Exercise prompt: Repeat the listing in full, word for word.

Data lines:
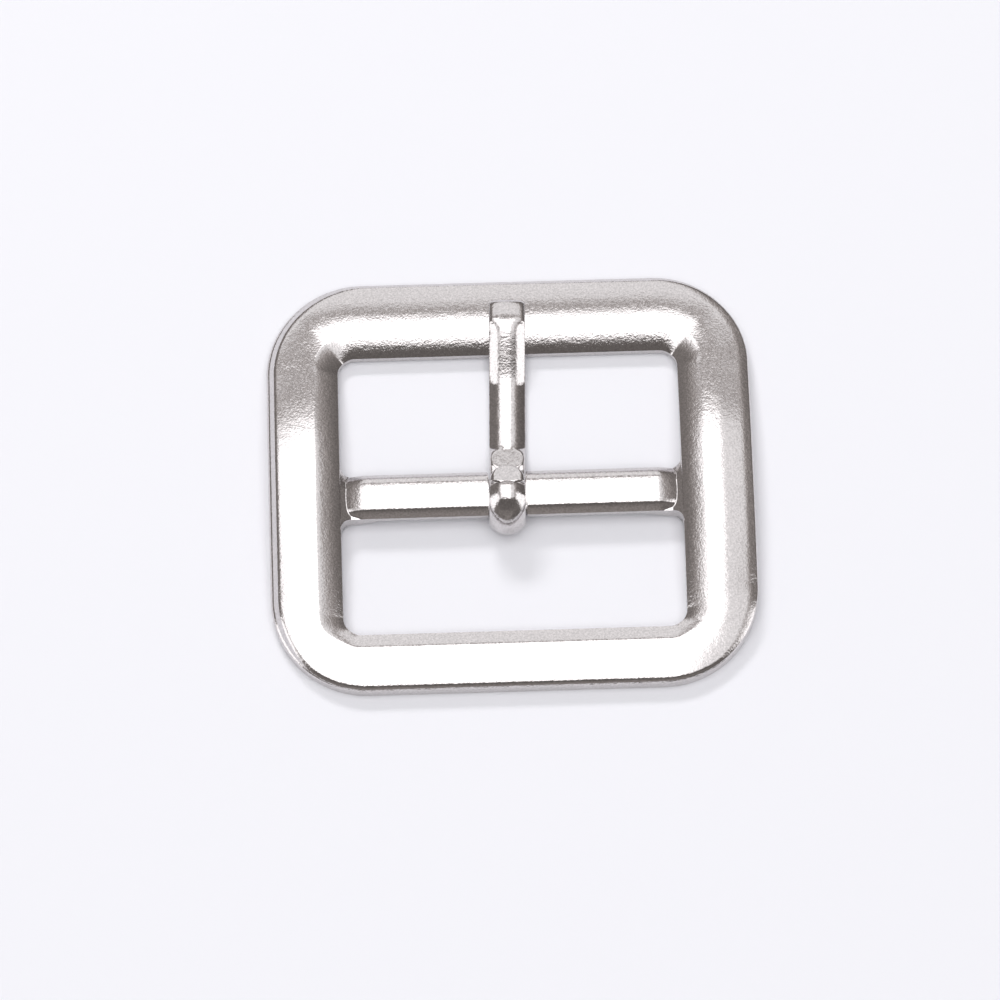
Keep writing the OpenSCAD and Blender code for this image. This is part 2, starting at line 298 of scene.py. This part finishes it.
def build_frame():
    outer, inner, spans = frame_columns()
    n = len(outer)
    w = np.hypot(*(inner - outer).T)
    u = (inner - outer) / w[:, None]
    verts, faces = [], []
    rows0, row_top, row_join = frame_section(FRAME_L / 2 - WINDOW_FAR, 0, 1, FRAME_L / 2)
    m = len(rows0)
    for i in range(n):
        rows, _, _ = frame_section(w[i], -u[i][0], -u[i][1], outer[i][1])
        pos = outer[i][None, :] + u[i][None, :] * rows[:, :1]
        verts.extend(np.c_[pos, rows[:, 1]])
    base = np.array(verts)

    def vid(i, j):
        return (i % n) * m + (j % m)

    open_cols = set()
    for a, b in spans.values():
        open_cols.update(range(a, b))
    for i in range(n):
        for j in range(m):
            if i in open_cols and row_top <= j < row_join:
                continue
            faces.append((vid(i, j), vid(i + 1, j), vid(i + 1, j + 1), vid(i, j + 1)))

    # Bar: one closed section carried from the left side to the right side
    lip_rows = list(range(row_top + 1, row_join))
    la, lb = spans[1]
    ra, rb = spans[3]
    # Left columns run from high y to low y, right columns from low y to high y
    left_cols = list(range(lb, la - 1, -1))
    right_cols = list(range(ra, rb + 1))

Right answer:
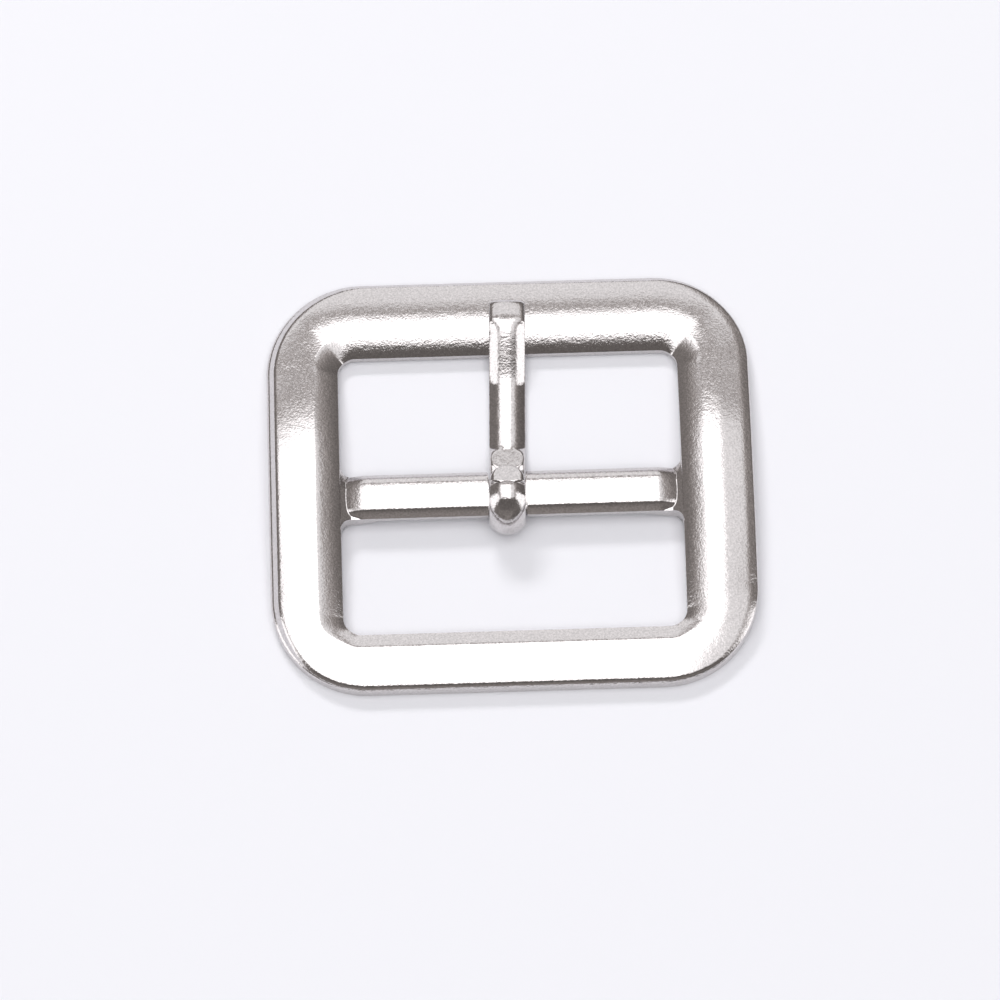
Keep writing the OpenSCAD and Blender code for this image. This is part 2, starting at line 298 of scene.py. This part finishes it.
def build_frame():
    outer, inner, spans = frame_columns()
    n = len(outer)
    w = np.hypot(*(inner - outer).T)
    u = (inner - outer) / w[:, None]
    verts, faces = [], []
    rows0, row_top, row_join = frame_section(FRAME_L / 2 - WINDOW_FAR, 0, 1, FRAME_L / 2)
    m = len(rows0)
    for i in range(n):
        rows, _, _ = frame_section(w[i], -u[i][0], -u[i][1], outer[i][1])
        pos = outer[i][None, :] + u[i][None, :] * rows[:, :1]
        verts.extend(np.c_[pos, rows[:, 1]])
    base = np.array(verts)

    def vid(i, j):
        return (i % n) * m + (j % m)

    open_cols = set()
    for a, b in spans.values():
        open_cols.update(range(a, b))
    for i in range(n):
        for j in range(m):
            if i in open_cols and row_top <= j < row_join:
                continue
            faces.append((vid(i, j), vid(i + 1, j), vid(i + 1, j + 1), vid(i, j + 1)))

    # Bar: one closed section carried from the left side to the right side
    lip_rows = list(range(row_top + 1, row_join))
    la, lb = spans[1]
    ra, rb = spans[3]
    # Left columns run from high y to low y, right columns from low y to high y
    left_cols = list(range(lb, la - 1, -1))
    right_cols = list(range(ra, rb + 1))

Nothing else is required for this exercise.